Friday, September 29, 2017

Fall, Fast and Furious


   Last week on September 22nd, the autumn equinox, when the length of time for day and night are equal, began. As each day passes from now until late December the nights will be getting longer and the days shorter in the northern hemisphere. Temperatures will cool, go from crisp to brisk, and towards the end of fall they can get down right cold.
   Signs of the closing season are all around us. We see machines in the fields harvesting corn and silage. I didn't know the production of silage for some farmers is an essential part of their ag business until a friend explained it to me. I assumed silage was made from left-over cornstalks after the corn was picked, as a secondary source of winter feed for their livestock.
   Fields of soybeans are turning a soft yellow as the beans ripen. Much of the tobacco crop has been cut and taken to the barns for curing. Home gardens are getting sparse and cool weather crops like tender cabbage and turnips are showing up in wayside markets.
   Autumn colors are bold and vivid giving a last hurrah before growing plants retreat before the nipping winds of winter. We drink in the sights of glowing pumpkins, mounds of mums, the sparkling yellows of weeds growing beside the roads. Our eyes feast on the deep wine-red of ironweed mixed among clumps of goldenrod.
   This year the leaves of some trees, like the maple in our side yard are dropping their leaves before they've had a chance to turn. By the time the first day of fall arrived they were ankle deep along the path to the tool shed.
   Spiders have decorated the hill sides along Highways 880 and 127 with trap cups that glow in the sun as the early morning fogs burn off. Finding a place to secure their nests to lay their eggs for the next generation.
   Wooly worms and other insects are rolling and twisting a shelter among the falling leaves to emerge next spring as an entirely different creature.
   Flocks of birds are seen overhead heading south, gleaming in the harvested fields, or resting before moving on along the power lines. The coats of wild, domestic, and pets who live indoors have begun to thicken for their protection against the coming winter.
   Fall festivals are in full swing. It's hard to pick and choose among the variety that surrounds us. In our part of the world, a small one, chiefly devoted to books, is at Knifley, KY, out 76 in Adair County. The Janice Holt Giles Festival is held each year on the first Saturday of October with lots of fun, music, and story telling for everyone in the hallow where the writer's historic log home was moved when Green River Lake was impounded. Their country ham biscuits can't be beat. The drive out there is great for a fall tour of South Central Kentucky.
   Boats with their bright covers are being removed from the lake to storage, but I'm sure we'll have many more good weather boating days.
   Maybe this year, we'll have that marvelous special season, Indian Summer, when after a hard freeze kills the mosquitos and the world turns warm again to glow with the richness of living.
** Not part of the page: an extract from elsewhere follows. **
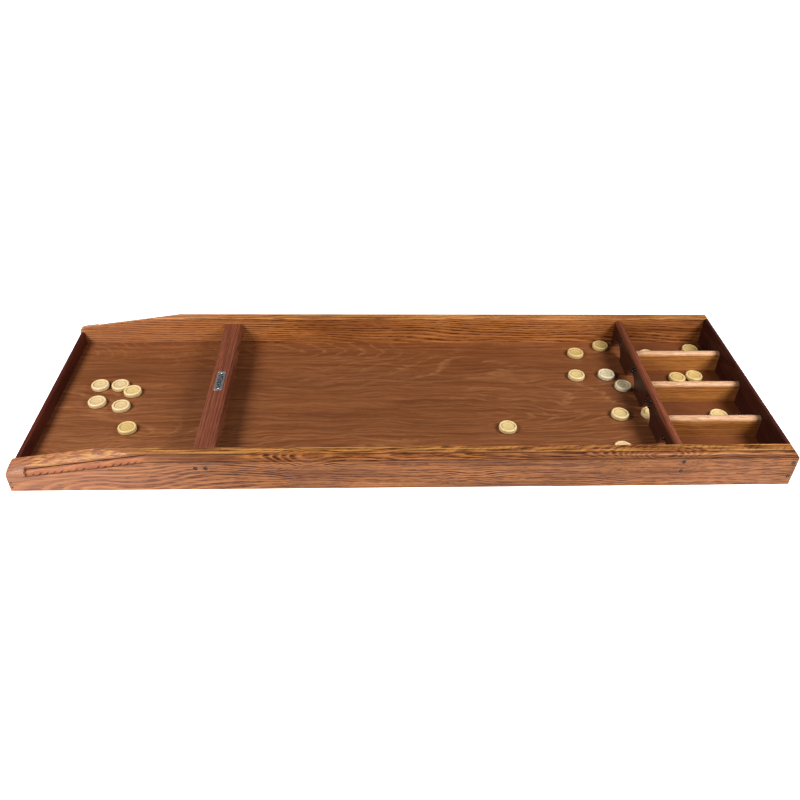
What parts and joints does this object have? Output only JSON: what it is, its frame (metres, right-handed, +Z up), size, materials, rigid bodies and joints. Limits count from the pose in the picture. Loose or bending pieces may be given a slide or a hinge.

Nash Black, author of Forged Blade

Thursday, September 21, 2017

Let's Hear It for the Nose


The nose has been much on our minds of late. The main charter of our new detective novel (Forged Blade) has a broken nose as his most distinctive feature. Few authors choose to write about the nose, yet it is planted in the middle of our face and never stops growing our entire lives.
   The nose has more names than any other physical feature. For example: pug nose, Roman nose, Eagle nose, pig nose, Hawk nose, sharp nose, ski jump nose, patrician nose and the list goes on an on. The lady friend who stuck by Doc Holiday is known to history as Big Nose Kate.
   The nose gets a workout this time of year as 'hay fever' season is in full force with ragweed and other fall plants in bloom. Spring sends thousands of people indoors when trees and early flowers bloom. Spring nose problems are called 'rose fever' and pollen from plants drifts on wind currents from distances as much as 300 miles. We seen our cove, on Lake Cumberland turn yellow from pollen that settles on the water.
   Of all our physical senses smell is the last to fade as we age. Smell invokes memories reaching back through our lives, both pleasant and revolting.
   Our nose twitches when we smell enticing odors coming from the kitchen. We turn up our nose when we don't want any part of a situation. The tip of our nose turns red as an early warning sign of over exposure to cold. We cover our nose when confronted with the smell of offal.
   Dogs with a keen sense of smell have long been prized for hunting, drug sniffing, tracking, rescue missions, and were used to locate the submerged body of a drowning victim near our home.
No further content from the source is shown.